As I look back now, I can see the idea was there, but the implementation was a mystery. We watched movies in which a woman adopted a baby on her own and managed to become the CEO of her own company.  The fact that it’s a baby food company that seemingly just sells applesauce is beside the point. She also had a full time nanny, but whatever. We read Ms. and watched in judgmental disbelief as Phil Donohue tsk-tsked men who wouldn’t allow their wives to work outside the home. I never even considered that raising children and making my way in the world would be challenging. All I had to do to Have It All was claim my rights as a woman.

The problem with the Having It All mentality arose when young women started trying to actually do it.  Want to have a career? Go to school? Get married? Raise a child or two? Easy. Figure out how to keep everyone on a sleep schedule, prep yourself and the kids for the day while you’re at work, make enough money for someone you trust to take care of them, and don’t get sick. Oh, and don’t forget to get dinner on the table on time, pick up from ball practice, help with homework, ensure bathing has actually occurred, and perform an amazing bedtime ritual guaranteed to lull even the most strong-willed child to sleep for the entire night.  Once all that is done, feel free to strengthen your marriage and explore your hobbies and interests, as long as you don’t have some work in your briefcase that absolutely must get done before that meeting tomorrow.

The biggest thing I found in my quest to have it all was deepening guilt and fear that I was accomplishing nothing with excellence.  Not to mention a pervasive sense of failure because I was having so much difficulty juggling all of the pieces of my life.

One summer, as I was finishing my degree, I decided to take on twenty-one credit hours.  My advisor wasn’t thrilled, but she knew I’d die trying, so she agreed to it.   I knew I’d need a workable plan for my children and myself because, for eight weeks, I wouldn’t be home except to sleep.  I was lucky that my kids were older and could pitch in.  (It never occurred to me until just now to wonder if any men in my classes were in a similar situation. Here’s where knowing the difference between impossible and improbable comes in handy.) The kids and I created a schedule of activities, planned meals, and made a chore chart.  I checked in often by phone from the school library where I went to do homework between classes.  By the fifth week, we were all exhausted with stress, but I had to finish, and so I had to drag them along with me.

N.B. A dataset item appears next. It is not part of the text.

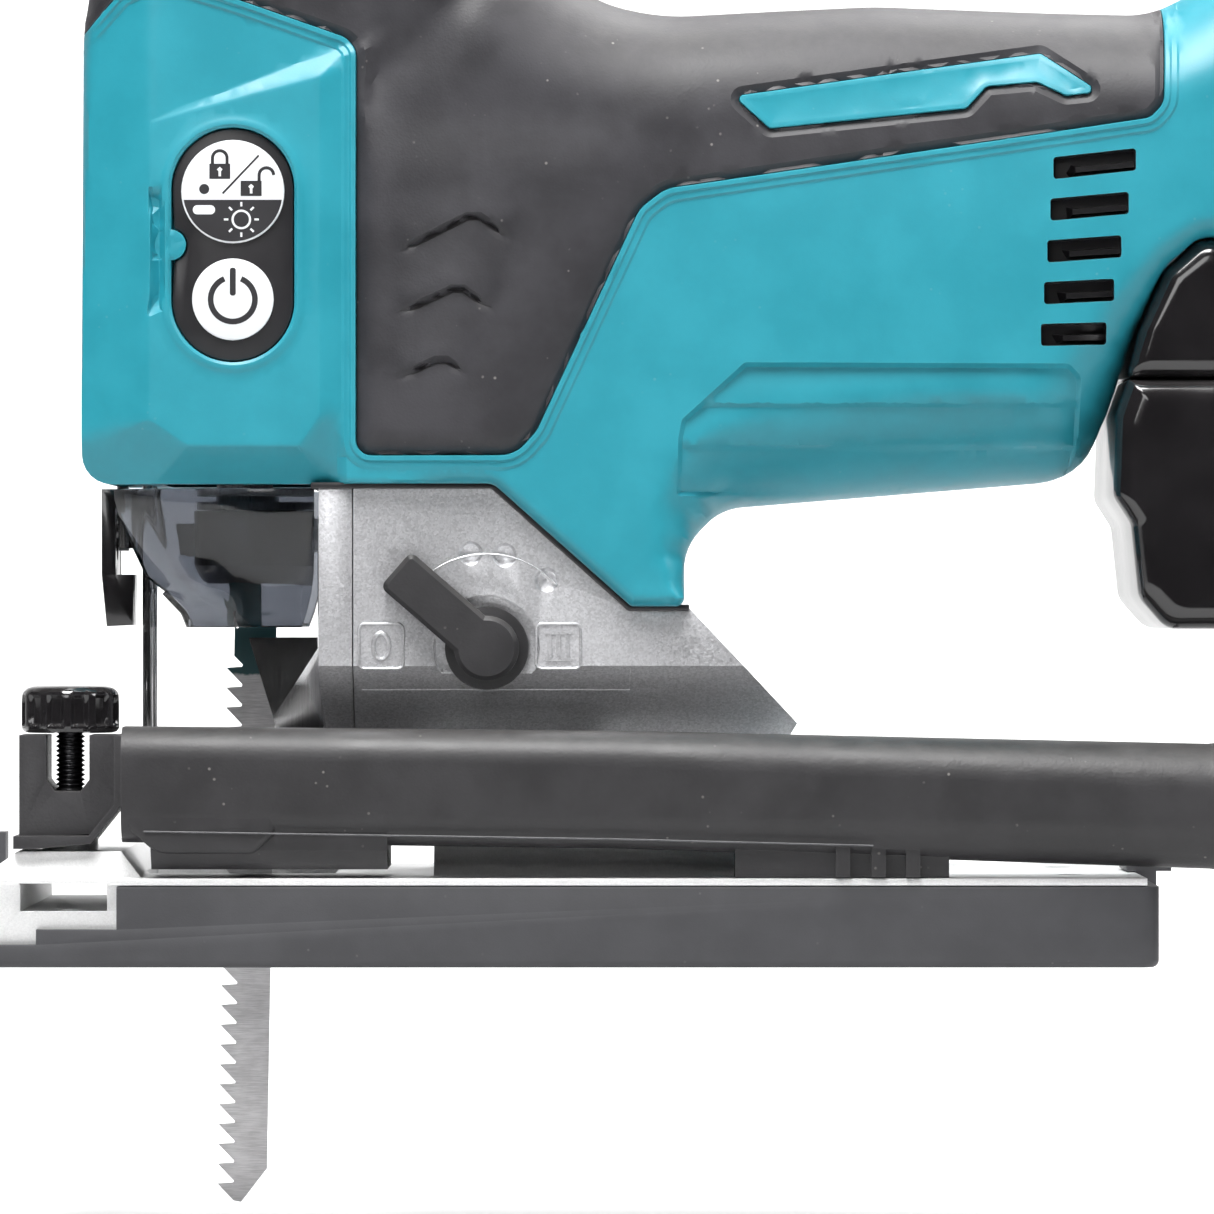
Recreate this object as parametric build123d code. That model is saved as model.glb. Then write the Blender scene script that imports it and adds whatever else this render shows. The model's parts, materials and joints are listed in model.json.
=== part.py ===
"""Cordless barrel-grip jigsaw, in millimetres.

Frame: the origin is the cutting point, where the blade's centre line crosses the plane of the
sole. +Z is up, -X is the cutting direction (the nose), +X runs back to the battery, and -Y is
the side that carries the dust nozzle. The body is symmetric about the plane y = 0.
"""
import os
from functools import cache
from math import acos, asin, atan2, cos, degrees, hypot, pi, radians, sin, sqrt, tan

from build123d import *

os.makedirs("parts", exist_ok=True)

# ---------------------------------------------------------------- driving dimensions
BODY_HALF = 30.0          # half width of the clamshell
WALL = 2.6                # wall of the clamshell
GRIP_SKIN = 2.0           # thickness of the soft grip skin
EDGE_BREAK = 5.0          # chamfer between the side faces and the outline
HEAD_BOTTOM = 76.0        # underside of the head above the sole
GEAR_HALF = 26.0          # half width of the aluminium gear housing
GEAR_FRONT = 12.8         # front face of the gear housing
COVER_JOINT = 18.2        # joint between the gear housing and its front cover

STROKE_UP = 17.0          # blade travel above the drawn position
STROKE_DOWN = 6.0         # blade travel below it
CRANK = (STROKE_UP + STROKE_DOWN) / 2

MODULE = 0.8
GEAR_TEETH = 45
PINION_TEETH = 12
PRESSURE_ANGLE = 25.0
BACKLASH = 0.10
CENTRE_DISTANCE = MODULE * (GEAR_TEETH + PINION_TEETH) / 2
MOTOR_Z = 97.0            # height of the motor shaft
CRANK_Z = MOTOR_Z + CENTRE_DISTANCE
STATOR_R = 19.0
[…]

They learned a lot about getting along and helping each other that summer, and I learned something, too.  I can’t Have It All; at least not in the way I saw Having It All advertised in my girlhood.  Having It All wasn’t effortless. It would take so much more than just believing in equality to achieve it. I couldn’t focus singularly on the one thing I was trying to achieve.  I had to divide my effort and attention to include the human beings in my care, and I had to depend on my children to help me.

The ideal of Having It All was the perfect wife and mother in a suit. It was a political construct that had more to do with thinking ‘correctly’ than achieving anything. In my daughter’s generation, I’m glad to see feminism moving in the direction of human rights and self-acceptance.  Daring to move forward, able to accept my humanness and my inability to function as an island, has become the new dream for my life. Having It All was something I thought I should want as a woman, but having a cohort of loving and helpful humans around me has proven far more nourishing along my journey.